Supplied entries:
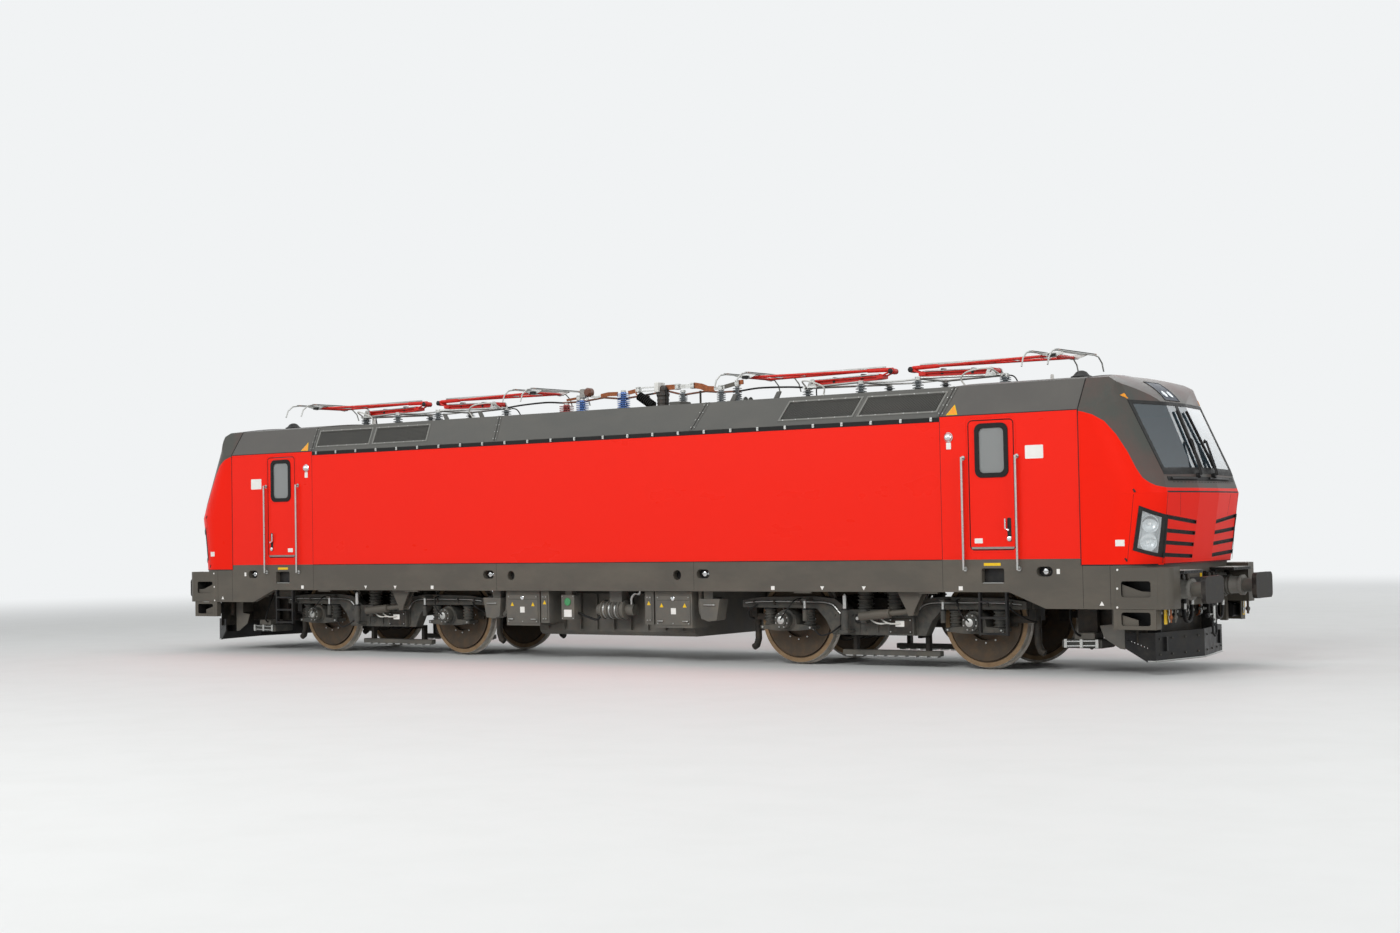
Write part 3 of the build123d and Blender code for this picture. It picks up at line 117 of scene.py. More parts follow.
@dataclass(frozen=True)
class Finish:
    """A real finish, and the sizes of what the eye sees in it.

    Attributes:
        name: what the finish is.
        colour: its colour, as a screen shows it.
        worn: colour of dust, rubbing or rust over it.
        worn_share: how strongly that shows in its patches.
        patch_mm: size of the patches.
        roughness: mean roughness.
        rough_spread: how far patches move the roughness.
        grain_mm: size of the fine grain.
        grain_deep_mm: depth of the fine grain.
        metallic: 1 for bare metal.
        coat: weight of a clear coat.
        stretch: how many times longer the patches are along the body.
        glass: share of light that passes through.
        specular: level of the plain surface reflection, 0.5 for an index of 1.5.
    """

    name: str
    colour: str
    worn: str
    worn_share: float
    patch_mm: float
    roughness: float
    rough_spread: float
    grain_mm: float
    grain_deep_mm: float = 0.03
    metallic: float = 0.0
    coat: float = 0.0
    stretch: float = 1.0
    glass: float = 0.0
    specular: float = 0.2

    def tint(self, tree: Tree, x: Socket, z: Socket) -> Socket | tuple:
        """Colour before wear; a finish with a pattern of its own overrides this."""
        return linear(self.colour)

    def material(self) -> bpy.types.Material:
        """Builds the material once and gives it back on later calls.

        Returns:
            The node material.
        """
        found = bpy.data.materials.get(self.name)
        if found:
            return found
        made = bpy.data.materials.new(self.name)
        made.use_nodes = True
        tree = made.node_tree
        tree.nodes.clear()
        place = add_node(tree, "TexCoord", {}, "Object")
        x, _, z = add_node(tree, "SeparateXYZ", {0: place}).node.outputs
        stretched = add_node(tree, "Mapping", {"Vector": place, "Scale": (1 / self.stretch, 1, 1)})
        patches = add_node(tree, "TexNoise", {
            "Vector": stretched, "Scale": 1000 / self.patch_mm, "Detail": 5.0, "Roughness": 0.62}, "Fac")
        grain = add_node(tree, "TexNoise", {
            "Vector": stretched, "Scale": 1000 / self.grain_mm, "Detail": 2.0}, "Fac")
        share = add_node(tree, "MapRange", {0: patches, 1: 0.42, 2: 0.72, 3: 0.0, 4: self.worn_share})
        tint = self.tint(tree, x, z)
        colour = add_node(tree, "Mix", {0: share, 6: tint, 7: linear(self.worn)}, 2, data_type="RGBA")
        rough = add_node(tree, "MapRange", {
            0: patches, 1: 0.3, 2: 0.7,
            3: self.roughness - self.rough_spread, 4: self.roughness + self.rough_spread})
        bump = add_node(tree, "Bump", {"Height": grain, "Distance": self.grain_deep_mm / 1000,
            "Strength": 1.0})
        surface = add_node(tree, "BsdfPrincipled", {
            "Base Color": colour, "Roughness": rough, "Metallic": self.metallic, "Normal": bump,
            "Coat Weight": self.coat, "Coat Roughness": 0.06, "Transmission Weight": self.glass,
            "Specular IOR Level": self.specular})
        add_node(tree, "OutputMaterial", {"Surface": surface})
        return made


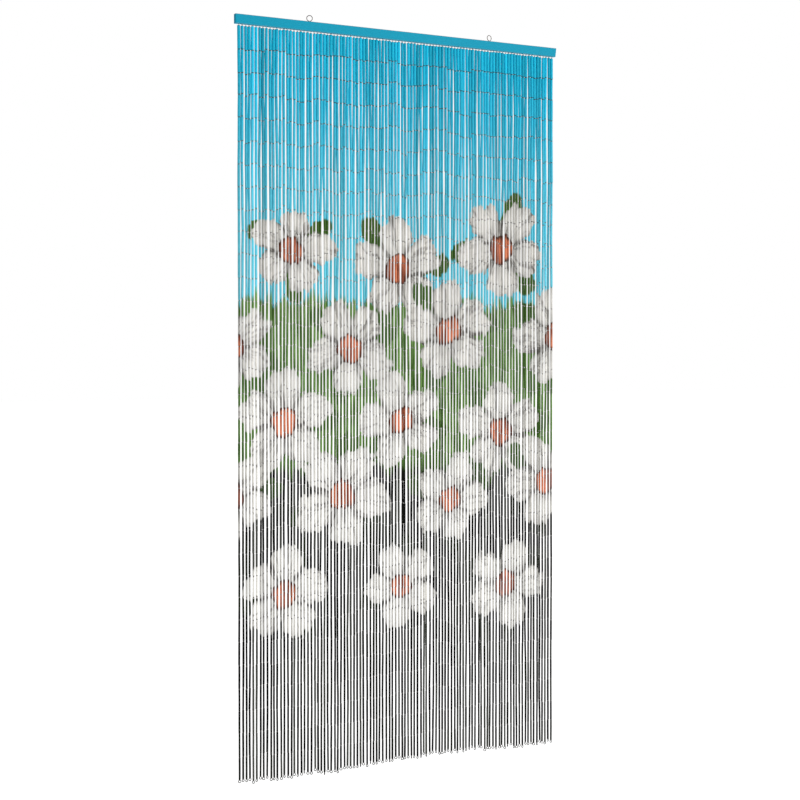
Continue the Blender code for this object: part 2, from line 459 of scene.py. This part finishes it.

Goal of the exercise:
Write out the material exactly as given.

In response:
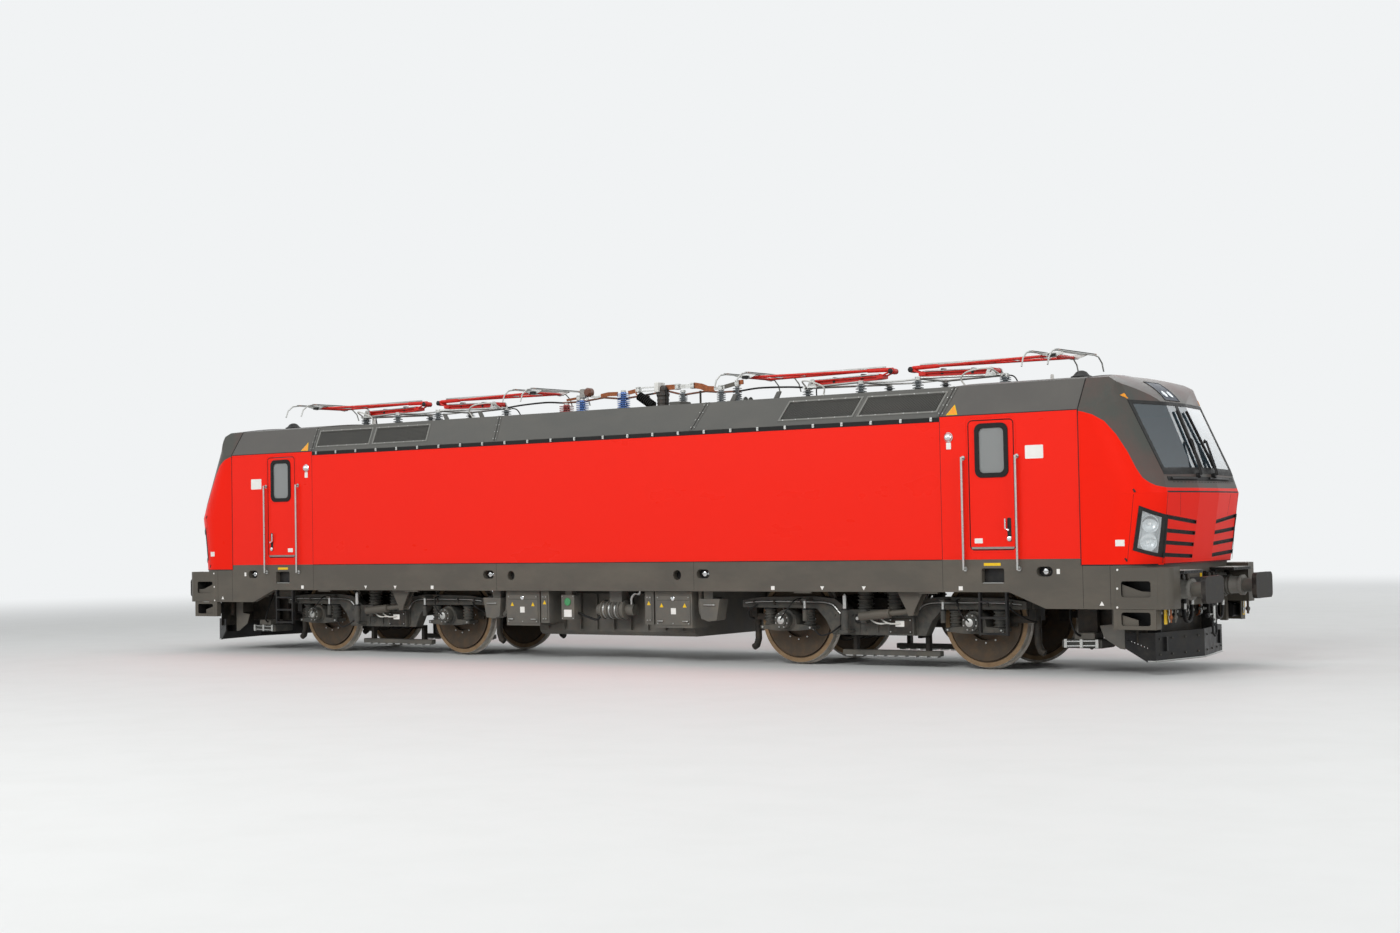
Write part 3 of the build123d and Blender code for this picture. It picks up at line 117 of scene.py. More parts follow.
@dataclass(frozen=True)
class Finish:
    """A real finish, and the sizes of what the eye sees in it.

    Attributes:
        name: what the finish is.
        colour: its colour, as a screen shows it.
        worn: colour of dust, rubbing or rust over it.
        worn_share: how strongly that shows in its patches.
        patch_mm: size of the patches.
        roughness: mean roughness.
        rough_spread: how far patches move the roughness.
        grain_mm: size of the fine grain.
        grain_deep_mm: depth of the fine grain.
        metallic: 1 for bare metal.
        coat: weight of a clear coat.
        stretch: how many times longer the patches are along the body.
        glass: share of light that passes through.
        specular: level of the plain surface reflection, 0.5 for an index of 1.5.
    """

    name: str
    colour: str
    worn: str
    worn_share: float
    patch_mm: float
    roughness: float
    rough_spread: float
    grain_mm: float
    grain_deep_mm: float = 0.03
    metallic: float = 0.0
    coat: float = 0.0
    stretch: float = 1.0
    glass: float = 0.0
    specular: float = 0.2

    def tint(self, tree: Tree, x: Socket, z: Socket) -> Socket | tuple:
        """Colour before wear; a finish with a pattern of its own overrides this."""
        return linear(self.colour)

    def material(self) -> bpy.types.Material:
        """Builds the material once and gives it back on later calls.

        Returns:
            The node material.
        """
        found = bpy.data.materials.get(self.name)
        if found:
            return found
        made = bpy.data.materials.new(self.name)
        made.use_nodes = True
        tree = made.node_tree
        tree.nodes.clear()
        place = add_node(tree, "TexCoord", {}, "Object")
        x, _, z = add_node(tree, "SeparateXYZ", {0: place}).node.outputs
        stretched = add_node(tree, "Mapping", {"Vector": place, "Scale": (1 / self.stretch, 1, 1)})
        patches = add_node(tree, "TexNoise", {
            "Vector": stretched, "Scale": 1000 / self.patch_mm, "Detail": 5.0, "Roughness": 0.62}, "Fac")
        grain = add_node(tree, "TexNoise", {
            "Vector": stretched, "Scale": 1000 / self.grain_mm, "Detail": 2.0}, "Fac")
        share = add_node(tree, "MapRange", {0: patches, 1: 0.42, 2: 0.72, 3: 0.0, 4: self.worn_share})
        tint = self.tint(tree, x, z)
        colour = add_node(tree, "Mix", {0: share, 6: tint, 7: linear(self.worn)}, 2, data_type="RGBA")
        rough = add_node(tree, "MapRange", {
            0: patches, 1: 0.3, 2: 0.7,
            3: self.roughness - self.rough_spread, 4: self.roughness + self.rough_spread})
        bump = add_node(tree, "Bump", {"Height": grain, "Distance": self.grain_deep_mm / 1000,
            "Strength": 1.0})
        surface = add_node(tree, "BsdfPrincipled", {
            "Base Color": colour, "Roughness": rough, "Metallic": self.metallic, "Normal": bump,
            "Coat Weight": self.coat, "Coat Roughness": 0.06, "Transmission Weight": self.glass,
            "Specular IOR Level": self.specular})
        add_node(tree, "OutputMaterial", {"Surface": surface})
        return made


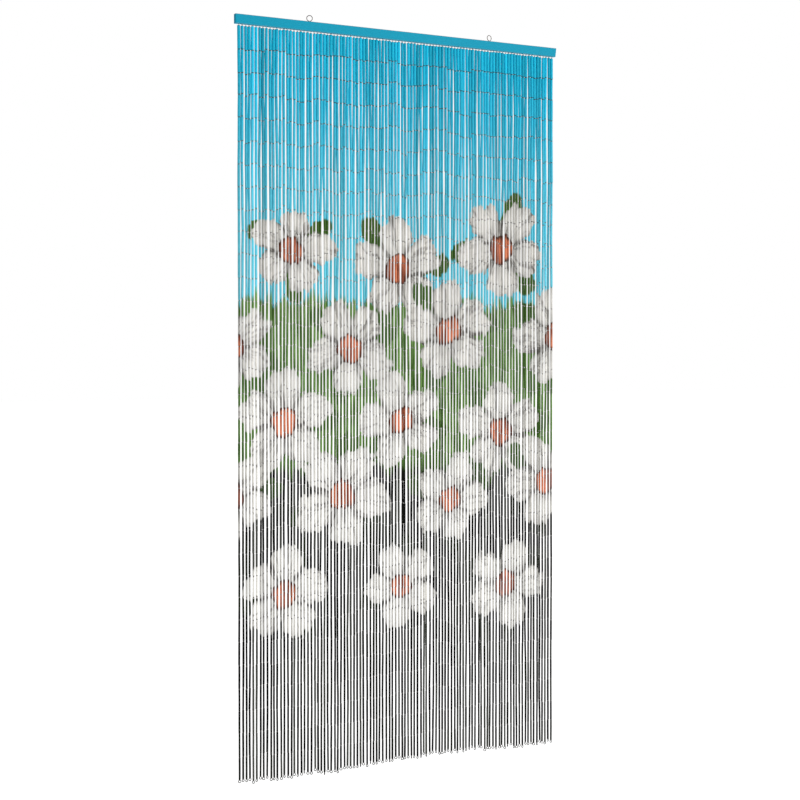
Continue the Blender code for this object: part 2, from line 459 of scene.py. This part finishes it.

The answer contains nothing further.